Oxana: I meant reactivity in the Nietzschian sense, in the sense of reaction, not as spontaneous action.

Alexei: In general, I agree. One can learn just as much by observing you as by listening to your words of wisdom. Power born from helplessness, from complaint and revolt. But only on the condition that helplessness overfills you…

There is a difference between legal, performative power, which pretends that it is creating ex nihilo but in fact reproduces the status quo – and the power that acts hastily and blindly, for which force and forward motion are more important than its product, power that forgets itself. Such is the constituent power that transforms the existing institutions by pushing them to the limit and filling them over with itself.

Self-forgetting – such is the definition of constituent power, as opposed to the self-reporting of constituted power.

Oxana: Does the self-forgetting mean spontaneity – freedom, to put it simply? Can one just give oneself to revolution?

Alexei: You can, but only if you really want to. But you have to be careful here: we should not understand spontaneity as automatic self-generation, nor should we see revolution, in its gradual escalation, as an escalator that one can mount and ride.

By the way, there are two serious contemporary thinkers who wrote a lot about the soviets: Hannah Arendt (On Revolution) and Toni Negri (Potere Constituente). Both of them really love soviets. For Arendt, they are an alternative form of representation. Soviets, she says, represent people in their activity, not in their passivity, like parliaments do. Because of their diffuse, chain-like way of delegating power, bottom-up, soviets create the real unity of society instead of subordinating it to the unity of a symbol. But at the same time, Arendt believes that the soviets arise, in a revolutionary time, spontaneously, as though out of nothing – thus guaranteeing free activity in a polity. The failure of soviets is linked, in her view, to their incapacity to do everyday economic management.

Negri, on the contrary, thinks that soviets unite political activity with economic creativity, i.e., with production.

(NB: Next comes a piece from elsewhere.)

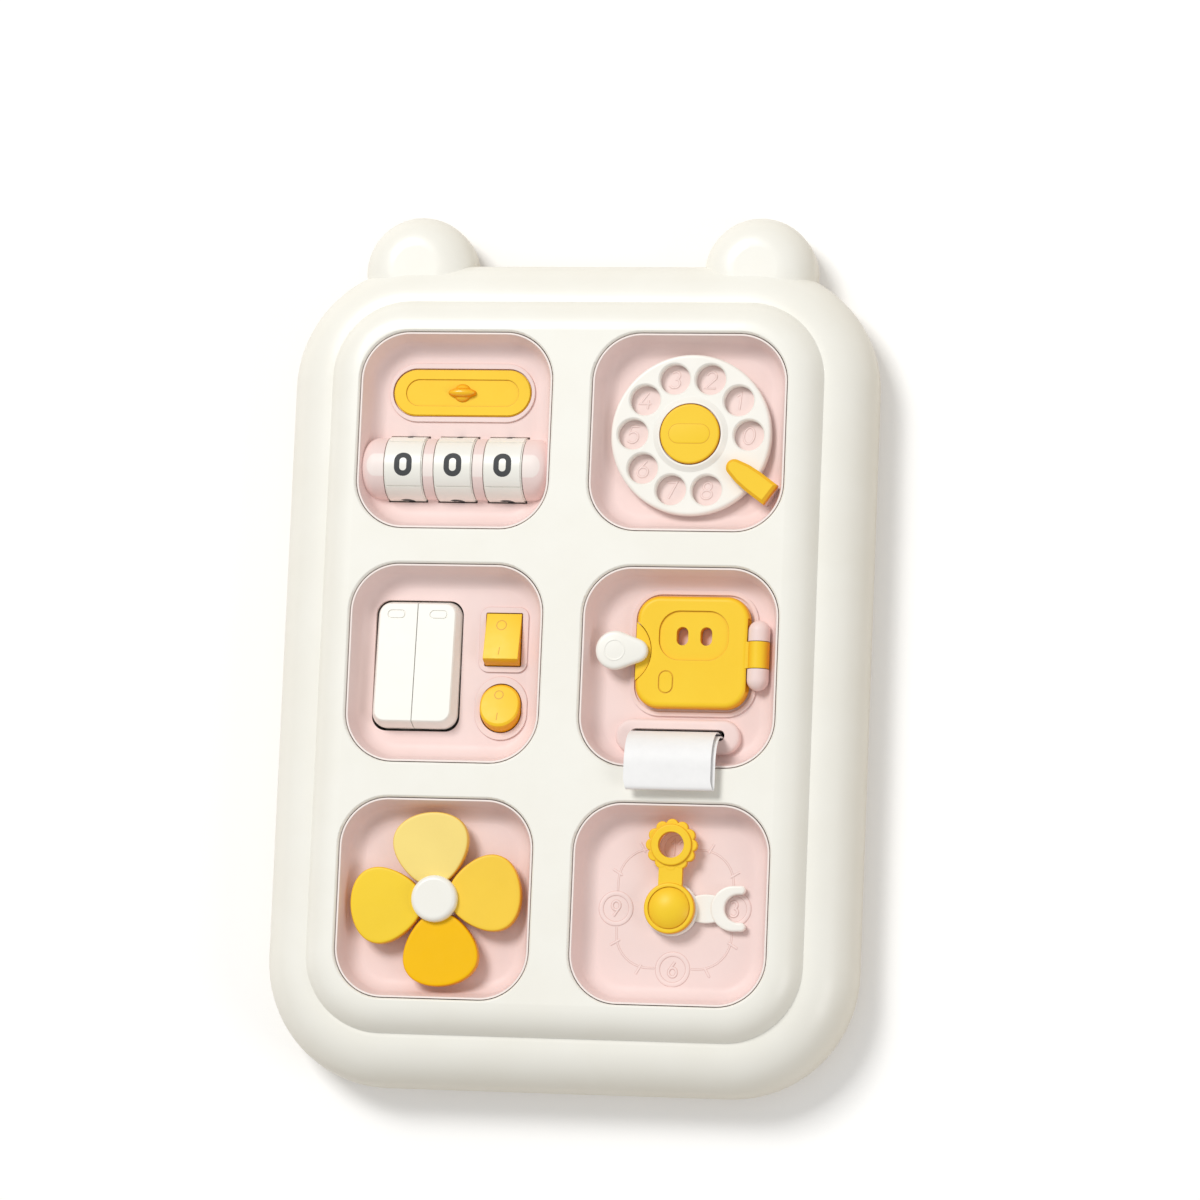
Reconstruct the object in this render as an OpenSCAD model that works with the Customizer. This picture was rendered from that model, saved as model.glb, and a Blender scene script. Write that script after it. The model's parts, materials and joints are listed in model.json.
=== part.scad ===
// Moulded busy board: a cat-eared casing with six windows, each with a toy set in a tray behind it.
// Board coordinates: x right, y towards the ears, z out of the front; the front plane is z = 0.

/* [Casing] */
// Width of the casing
board_w = 242; // [240:0.5:252]
// Height of the casing without its ears
board_h = 337; // [334:0.5:346]
// Thickness from the back face to the front plane
board_t = 43; // [42:0.5:52]
// Radius of the casing's corners seen from the front
corner_r = 51; // [46:0.5:56]
// Radius of the rounding between the front rim and the sides
rim_round = 19.6; // [17:0.1:20]
// Radius of the rounding between the sides and the back
back_round = 12.8; // [8:0.1:13]
// Height of the parting line above the back face
parting_h = 14; // [14:0.5:16]
// Wall thickness of the casing's two shells
wall = 2.4; // [2:0.1:3]
// Shift of the casing down from the window grid's centre
casing_drop = 1.6; // [0:0.1:3]

/* [Front panel] */
// Width of the raised panel beside the windows
panel_margin_x = 13.45; // [12.5:0.05:15]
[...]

The spontaneity of soviets parts from the spontaneity of productive labor, from the natural power (in the sense of Spinoza). And, from Negri’s point of view, soviets and the organs analogous to them, are not just an extraordinary power, but they can, and should become a regular institution.

Though he notes that the constituent institutions are always born out of crisis and stoppage, Negri, like Arendt, insists on the spontaneity and activity of the constituent power that creates, as though, out of nothing. Generally, both he and Arendt make a mistake when they emphasize the “spontaneity” of constituent power. They don’t pay attention to the fact that it grows out of estate-based forms. The paradox is, that the forms that have nicely maintained the passivity of citizens, turn into the weapon of their revolution. We are dealing less with creation ex nihilo, and more with a turn in consciousness and action, on the fait accompli, and not on the ideal norm. The passive, reactive negativity of a complaint turns into an irreconcilable, infinite negativity. Subjectivity is, in its origin, not a thing, nor an act, but an event, a turn, a rupture.

Oxana: So everything is upside down.

It turns out that representation ties us to the past with a knot, that it turns the past inside out. It is as if we were now living in a Soviet society turned inside out, so that time goes backwards for us. What, for Soviet official consciousness, was an incomplete project, a perspective, has become, for us, the past that is attractive because of it has already been accomplished.

Alexei: Yes, and a similar knot ties us with the West – we switched places with it, having built consumer capitalism and allowing the West to establish and expand its control over both our minds and social solidarity. Such is the ideological underside of our legitimacy and subjectivity. But the zigzags of our representations gradually freeze into a new constellation.

Oxana: And I thought that I am attached to myself by my reflection in you. And also by those strange countries, turned inside out, that open up to me in the void of dreaming.

Alexei: Your interior soviets…

Oxana: My Morphean universities…

Artiom Magun (born 1974) is a philosopher based in Petersburg. He is a member of the workgroup Chto delat/What is to be done?